Stated task:
Beginning with the line that contains "from the lever" and ending with the line that contains "# from the hook", reproduce each line exactly; include both and add nothing.

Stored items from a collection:

┄┄┄┄┄┄┄┄┄┄┄┄┄┄┄┄┄┄┄┄

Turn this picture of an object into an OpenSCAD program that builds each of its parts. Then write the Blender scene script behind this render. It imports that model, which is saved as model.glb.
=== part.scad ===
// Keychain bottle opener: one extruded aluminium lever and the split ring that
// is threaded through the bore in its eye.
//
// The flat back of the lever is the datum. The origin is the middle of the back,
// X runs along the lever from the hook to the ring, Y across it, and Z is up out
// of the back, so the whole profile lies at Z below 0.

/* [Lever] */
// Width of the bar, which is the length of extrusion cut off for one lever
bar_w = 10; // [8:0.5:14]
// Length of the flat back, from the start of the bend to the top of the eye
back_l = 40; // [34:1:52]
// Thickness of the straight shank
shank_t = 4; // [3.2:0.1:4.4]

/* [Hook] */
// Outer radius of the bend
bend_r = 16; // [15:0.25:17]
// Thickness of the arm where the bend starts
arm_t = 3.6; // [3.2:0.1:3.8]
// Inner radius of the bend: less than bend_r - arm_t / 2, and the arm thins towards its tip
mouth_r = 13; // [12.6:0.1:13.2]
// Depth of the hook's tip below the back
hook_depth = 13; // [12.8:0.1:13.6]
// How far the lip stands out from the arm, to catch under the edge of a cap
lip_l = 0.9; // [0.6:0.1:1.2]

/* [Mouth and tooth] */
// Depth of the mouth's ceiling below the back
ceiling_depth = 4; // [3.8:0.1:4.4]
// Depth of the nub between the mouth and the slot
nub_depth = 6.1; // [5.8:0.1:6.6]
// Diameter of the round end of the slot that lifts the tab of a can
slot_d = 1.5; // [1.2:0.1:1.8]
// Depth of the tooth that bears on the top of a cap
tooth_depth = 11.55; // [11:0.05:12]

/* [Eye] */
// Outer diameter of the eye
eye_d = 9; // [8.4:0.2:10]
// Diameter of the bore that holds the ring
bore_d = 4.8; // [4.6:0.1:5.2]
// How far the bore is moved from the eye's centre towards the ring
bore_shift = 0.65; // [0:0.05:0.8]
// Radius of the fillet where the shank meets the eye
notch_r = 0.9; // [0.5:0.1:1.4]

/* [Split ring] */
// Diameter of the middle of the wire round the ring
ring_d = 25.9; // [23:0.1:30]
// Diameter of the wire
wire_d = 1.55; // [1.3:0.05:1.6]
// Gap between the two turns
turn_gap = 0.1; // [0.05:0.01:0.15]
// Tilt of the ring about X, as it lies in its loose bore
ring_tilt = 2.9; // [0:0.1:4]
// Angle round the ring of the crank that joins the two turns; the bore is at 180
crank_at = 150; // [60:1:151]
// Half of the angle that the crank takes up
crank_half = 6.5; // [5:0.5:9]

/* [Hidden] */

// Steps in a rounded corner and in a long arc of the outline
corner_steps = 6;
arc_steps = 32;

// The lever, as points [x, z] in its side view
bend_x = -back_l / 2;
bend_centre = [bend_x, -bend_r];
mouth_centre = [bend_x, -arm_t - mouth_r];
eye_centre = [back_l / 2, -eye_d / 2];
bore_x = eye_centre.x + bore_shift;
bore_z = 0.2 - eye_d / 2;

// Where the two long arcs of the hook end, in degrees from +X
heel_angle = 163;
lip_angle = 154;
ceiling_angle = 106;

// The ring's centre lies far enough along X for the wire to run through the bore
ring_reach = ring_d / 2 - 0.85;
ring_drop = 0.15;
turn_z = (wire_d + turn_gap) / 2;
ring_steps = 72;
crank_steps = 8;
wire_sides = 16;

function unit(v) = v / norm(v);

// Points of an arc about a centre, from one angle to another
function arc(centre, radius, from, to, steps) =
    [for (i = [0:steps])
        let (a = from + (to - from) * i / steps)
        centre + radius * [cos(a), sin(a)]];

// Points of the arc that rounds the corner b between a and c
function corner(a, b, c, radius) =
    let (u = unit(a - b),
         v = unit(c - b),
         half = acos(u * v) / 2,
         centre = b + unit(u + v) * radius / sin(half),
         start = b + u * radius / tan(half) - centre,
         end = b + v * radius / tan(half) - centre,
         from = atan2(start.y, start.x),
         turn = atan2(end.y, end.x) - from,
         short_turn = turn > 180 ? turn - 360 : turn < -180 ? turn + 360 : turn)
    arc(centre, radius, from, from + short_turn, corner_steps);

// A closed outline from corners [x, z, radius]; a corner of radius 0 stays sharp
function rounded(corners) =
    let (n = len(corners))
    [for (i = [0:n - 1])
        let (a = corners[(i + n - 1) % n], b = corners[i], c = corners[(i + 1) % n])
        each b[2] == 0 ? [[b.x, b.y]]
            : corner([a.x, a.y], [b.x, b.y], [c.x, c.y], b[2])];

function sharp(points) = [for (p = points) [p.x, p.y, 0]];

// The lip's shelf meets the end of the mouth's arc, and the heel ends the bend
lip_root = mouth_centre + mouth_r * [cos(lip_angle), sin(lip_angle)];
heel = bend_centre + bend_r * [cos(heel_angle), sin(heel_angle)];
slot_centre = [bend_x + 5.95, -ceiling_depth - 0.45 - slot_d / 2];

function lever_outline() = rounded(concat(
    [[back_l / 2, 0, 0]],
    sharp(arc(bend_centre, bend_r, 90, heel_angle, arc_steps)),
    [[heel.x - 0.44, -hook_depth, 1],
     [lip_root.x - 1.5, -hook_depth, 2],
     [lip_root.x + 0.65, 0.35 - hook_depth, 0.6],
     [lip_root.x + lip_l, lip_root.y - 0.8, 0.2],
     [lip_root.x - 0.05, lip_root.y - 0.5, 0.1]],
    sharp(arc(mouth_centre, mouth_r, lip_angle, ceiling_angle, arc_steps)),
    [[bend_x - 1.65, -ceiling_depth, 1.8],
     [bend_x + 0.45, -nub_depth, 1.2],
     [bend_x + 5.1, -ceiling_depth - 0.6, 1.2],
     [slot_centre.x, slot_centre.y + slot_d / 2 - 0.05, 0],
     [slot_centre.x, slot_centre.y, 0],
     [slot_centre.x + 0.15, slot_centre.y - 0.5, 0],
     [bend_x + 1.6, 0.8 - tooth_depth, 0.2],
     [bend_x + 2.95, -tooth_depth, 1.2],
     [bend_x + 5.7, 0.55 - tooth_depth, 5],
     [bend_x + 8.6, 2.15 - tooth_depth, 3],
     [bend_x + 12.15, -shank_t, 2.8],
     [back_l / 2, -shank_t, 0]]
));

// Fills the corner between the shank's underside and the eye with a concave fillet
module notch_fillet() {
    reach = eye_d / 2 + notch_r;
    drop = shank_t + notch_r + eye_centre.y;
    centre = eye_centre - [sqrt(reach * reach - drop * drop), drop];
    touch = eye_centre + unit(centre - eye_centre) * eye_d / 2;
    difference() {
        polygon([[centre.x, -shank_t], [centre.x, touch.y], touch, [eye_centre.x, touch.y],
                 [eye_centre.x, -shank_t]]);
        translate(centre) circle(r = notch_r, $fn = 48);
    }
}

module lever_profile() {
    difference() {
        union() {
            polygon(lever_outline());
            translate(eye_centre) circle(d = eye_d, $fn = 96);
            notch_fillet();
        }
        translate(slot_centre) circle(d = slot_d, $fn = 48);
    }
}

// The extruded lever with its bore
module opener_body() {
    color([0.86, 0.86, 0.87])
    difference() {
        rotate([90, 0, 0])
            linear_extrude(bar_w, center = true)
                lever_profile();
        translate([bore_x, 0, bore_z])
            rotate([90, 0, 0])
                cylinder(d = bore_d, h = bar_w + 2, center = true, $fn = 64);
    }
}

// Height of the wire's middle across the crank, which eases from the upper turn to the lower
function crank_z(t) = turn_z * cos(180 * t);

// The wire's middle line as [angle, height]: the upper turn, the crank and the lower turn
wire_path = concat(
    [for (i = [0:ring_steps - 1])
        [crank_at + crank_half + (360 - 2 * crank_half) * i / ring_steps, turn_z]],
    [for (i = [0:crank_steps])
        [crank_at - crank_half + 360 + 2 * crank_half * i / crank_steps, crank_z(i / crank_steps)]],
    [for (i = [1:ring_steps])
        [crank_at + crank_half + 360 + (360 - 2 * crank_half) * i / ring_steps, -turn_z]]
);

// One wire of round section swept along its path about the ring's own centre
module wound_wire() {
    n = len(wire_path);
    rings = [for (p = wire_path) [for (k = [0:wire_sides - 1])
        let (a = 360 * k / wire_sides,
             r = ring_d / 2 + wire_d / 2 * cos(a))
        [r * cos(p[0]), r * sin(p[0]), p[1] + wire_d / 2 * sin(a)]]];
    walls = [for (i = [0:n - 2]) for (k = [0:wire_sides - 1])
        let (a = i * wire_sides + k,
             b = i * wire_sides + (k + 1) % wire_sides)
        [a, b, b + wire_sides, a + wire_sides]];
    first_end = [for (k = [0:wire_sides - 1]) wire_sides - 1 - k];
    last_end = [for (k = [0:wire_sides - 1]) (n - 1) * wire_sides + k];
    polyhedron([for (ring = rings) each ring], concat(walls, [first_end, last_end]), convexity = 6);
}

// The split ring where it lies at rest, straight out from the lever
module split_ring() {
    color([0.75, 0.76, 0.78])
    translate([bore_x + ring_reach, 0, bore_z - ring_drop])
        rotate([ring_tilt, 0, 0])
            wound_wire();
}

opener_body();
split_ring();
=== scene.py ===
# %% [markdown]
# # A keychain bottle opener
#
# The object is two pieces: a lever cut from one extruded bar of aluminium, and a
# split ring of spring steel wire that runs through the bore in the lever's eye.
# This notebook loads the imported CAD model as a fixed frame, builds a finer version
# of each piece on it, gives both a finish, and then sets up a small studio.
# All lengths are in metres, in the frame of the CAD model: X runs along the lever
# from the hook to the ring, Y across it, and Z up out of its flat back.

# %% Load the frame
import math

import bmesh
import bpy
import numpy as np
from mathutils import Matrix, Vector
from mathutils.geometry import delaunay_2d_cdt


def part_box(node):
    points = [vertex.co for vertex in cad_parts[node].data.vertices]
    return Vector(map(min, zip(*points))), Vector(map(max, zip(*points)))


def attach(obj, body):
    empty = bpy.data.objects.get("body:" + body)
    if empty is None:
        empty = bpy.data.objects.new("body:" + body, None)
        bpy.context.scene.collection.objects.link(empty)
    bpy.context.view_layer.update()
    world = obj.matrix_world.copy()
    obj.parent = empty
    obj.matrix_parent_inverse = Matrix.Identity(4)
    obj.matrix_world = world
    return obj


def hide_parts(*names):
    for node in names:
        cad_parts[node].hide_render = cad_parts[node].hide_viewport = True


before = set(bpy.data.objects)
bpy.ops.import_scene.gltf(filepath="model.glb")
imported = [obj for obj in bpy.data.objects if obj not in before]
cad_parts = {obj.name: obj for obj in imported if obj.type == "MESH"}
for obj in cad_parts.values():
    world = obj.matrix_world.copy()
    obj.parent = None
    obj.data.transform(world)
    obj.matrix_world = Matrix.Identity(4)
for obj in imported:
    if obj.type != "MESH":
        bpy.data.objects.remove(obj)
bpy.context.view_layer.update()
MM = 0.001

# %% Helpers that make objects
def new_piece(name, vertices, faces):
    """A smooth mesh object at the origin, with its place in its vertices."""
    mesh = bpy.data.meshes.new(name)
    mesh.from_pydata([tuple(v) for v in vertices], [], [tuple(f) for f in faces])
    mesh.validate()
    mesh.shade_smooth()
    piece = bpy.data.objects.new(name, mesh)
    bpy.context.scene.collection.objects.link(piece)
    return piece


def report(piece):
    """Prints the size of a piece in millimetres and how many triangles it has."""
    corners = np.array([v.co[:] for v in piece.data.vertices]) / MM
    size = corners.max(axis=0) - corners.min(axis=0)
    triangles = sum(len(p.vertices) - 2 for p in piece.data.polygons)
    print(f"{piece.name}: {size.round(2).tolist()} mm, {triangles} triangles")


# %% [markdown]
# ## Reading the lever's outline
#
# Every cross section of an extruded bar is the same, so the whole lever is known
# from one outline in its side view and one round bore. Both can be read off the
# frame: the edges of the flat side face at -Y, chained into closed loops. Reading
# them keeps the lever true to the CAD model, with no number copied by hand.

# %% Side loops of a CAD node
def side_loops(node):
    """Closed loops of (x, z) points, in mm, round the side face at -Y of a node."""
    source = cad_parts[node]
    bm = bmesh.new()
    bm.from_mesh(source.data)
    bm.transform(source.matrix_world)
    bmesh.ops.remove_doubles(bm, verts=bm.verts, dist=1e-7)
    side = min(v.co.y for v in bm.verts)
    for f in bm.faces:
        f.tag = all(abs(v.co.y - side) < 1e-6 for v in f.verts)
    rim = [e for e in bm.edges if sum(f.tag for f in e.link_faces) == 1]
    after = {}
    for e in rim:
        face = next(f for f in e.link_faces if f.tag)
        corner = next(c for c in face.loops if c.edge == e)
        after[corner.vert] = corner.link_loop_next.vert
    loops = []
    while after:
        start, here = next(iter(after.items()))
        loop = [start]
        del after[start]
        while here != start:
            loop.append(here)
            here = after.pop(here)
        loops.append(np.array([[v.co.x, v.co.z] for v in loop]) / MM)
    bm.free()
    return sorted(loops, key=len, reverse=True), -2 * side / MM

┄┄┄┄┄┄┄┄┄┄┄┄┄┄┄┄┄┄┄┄

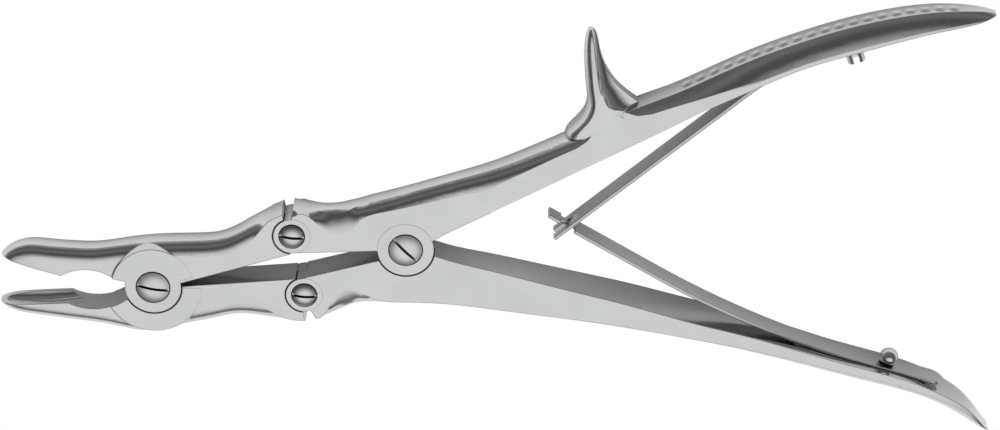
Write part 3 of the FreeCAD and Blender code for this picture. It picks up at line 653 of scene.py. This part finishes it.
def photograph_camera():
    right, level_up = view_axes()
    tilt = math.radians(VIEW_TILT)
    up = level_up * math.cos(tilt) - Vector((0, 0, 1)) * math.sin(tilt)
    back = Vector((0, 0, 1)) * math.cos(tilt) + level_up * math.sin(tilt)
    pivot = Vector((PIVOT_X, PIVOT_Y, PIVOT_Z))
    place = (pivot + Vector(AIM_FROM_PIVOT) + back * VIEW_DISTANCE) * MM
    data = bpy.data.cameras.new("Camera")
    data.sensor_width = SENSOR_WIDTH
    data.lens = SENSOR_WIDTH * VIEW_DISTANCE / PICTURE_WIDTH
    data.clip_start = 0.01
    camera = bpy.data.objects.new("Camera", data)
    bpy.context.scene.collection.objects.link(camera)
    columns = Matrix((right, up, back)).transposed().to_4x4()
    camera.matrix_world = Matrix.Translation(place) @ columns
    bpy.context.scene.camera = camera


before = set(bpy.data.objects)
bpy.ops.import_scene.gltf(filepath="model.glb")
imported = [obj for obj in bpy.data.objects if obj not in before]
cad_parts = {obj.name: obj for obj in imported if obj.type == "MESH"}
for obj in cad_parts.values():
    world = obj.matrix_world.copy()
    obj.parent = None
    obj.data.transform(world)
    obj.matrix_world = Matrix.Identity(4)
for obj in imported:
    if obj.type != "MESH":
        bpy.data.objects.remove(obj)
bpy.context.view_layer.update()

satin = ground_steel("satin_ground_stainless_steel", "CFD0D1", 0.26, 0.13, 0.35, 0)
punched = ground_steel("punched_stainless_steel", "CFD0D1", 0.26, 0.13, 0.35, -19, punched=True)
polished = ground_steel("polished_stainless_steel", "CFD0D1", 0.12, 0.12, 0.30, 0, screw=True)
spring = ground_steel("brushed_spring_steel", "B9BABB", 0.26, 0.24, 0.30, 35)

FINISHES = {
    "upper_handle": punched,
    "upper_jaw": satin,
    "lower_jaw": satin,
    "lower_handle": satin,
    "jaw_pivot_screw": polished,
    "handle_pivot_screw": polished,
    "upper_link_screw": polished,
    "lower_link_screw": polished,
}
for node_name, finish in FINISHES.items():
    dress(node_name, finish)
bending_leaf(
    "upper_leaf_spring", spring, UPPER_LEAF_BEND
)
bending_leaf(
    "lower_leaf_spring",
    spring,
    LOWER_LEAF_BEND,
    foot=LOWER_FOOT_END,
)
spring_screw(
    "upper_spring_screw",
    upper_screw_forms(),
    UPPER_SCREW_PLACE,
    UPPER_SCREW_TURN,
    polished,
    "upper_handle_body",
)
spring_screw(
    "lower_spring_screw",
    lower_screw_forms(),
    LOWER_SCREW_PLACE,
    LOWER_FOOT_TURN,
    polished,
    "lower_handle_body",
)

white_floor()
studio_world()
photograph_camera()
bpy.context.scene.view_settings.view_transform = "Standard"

┄┄┄┄┄┄┄┄┄┄┄┄┄┄┄┄┄┄┄┄

Full output:
// The split ring where it lies at rest, straight out from the lever
module split_ring() {
    color([0.75, 0.76, 0.78])
    translate([bore_x + ring_reach, 0, bore_z - ring_drop])
        rotate([ring_tilt, 0, 0])
            wound_wire();
}

opener_body();
split_ring();
=== scene.py ===
# %% [markdown]
# # A keychain bottle opener
#
# The object is two pieces: a lever cut from one extruded bar of aluminium, and a
# split ring of spring steel wire that runs through the bore in the lever's eye.
# This notebook loads the imported CAD model as a fixed frame, builds a finer version
# of each piece on it, gives both a finish, and then sets up a small studio.
# All lengths are in metres, in the frame of the CAD model: X runs along the lever
# from the hook to the ring, Y across it, and Z up out of its flat back.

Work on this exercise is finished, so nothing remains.